Novica Tadic was born in 1949 and has lived most of his life in Belgrade. The author of fourteen previous collections of poetry, he is the most-respected living Serbian poet, and the linguistic “heir” to the great Serbian poet Vasko Popa, who is now deceased. The author of many celebrated collections, including, The Object of Ridicule, Monster, The Unknown, and Dark Things, Tadic has won almost every major Serbian literary award for his writing, including the prestigious Laureat Nagrade. In the last two decades, he has served as editor of several Serbian literary magazines, both weekly and monthly publications. Tadic's books of poems have been translated into more than two dozen languages. Prior to the publication of Dark Things (BOA, 2009) only one full-length collection of his poetry had previously appeared in English: Night Mail: Selected Poems (Oberlin College Press, 1992), alsotranslated by Charles Simic.
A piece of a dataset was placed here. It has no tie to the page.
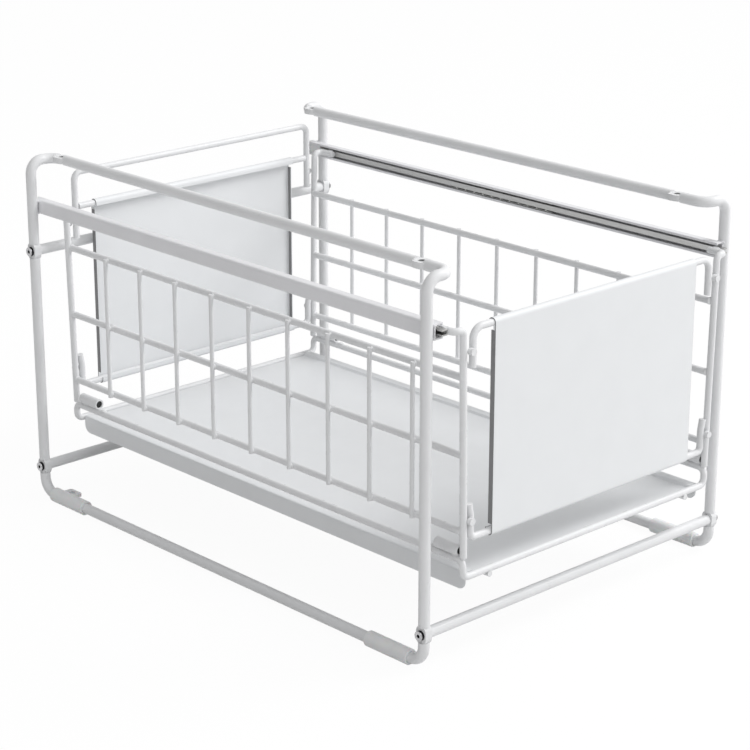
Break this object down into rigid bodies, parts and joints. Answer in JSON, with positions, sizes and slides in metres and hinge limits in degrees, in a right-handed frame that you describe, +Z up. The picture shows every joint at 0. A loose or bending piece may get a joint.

Novica Tadic also appeared in the only anthology on Serbian poetry published in English: The Horse Has Six Legs: An Anthology of Serbian Poetry, edited by Charles Simic, and published by Graywolf Press in 1992.

About the Translator

Poet, prose writer, editor, translator, anthologist, Charles Simic served as Poet Laureate of the United States in 2007-2008. The recipient of many awards for his poetry and translation books, he received the $100,000 Wallace Stevens Award from The Academy of American Poets for “Mastery in the Art of Poetry”. Charles Simic's Walking the Black Cat (1996) was a finalist for the National Book Award, his Selected Poems: 1963-2003 won the Griffin Poetry Prize (Canada's highest literary honor), and The World Doesn't End: Prose Poems (1990) captured the Pulitzer Prize for Poetry.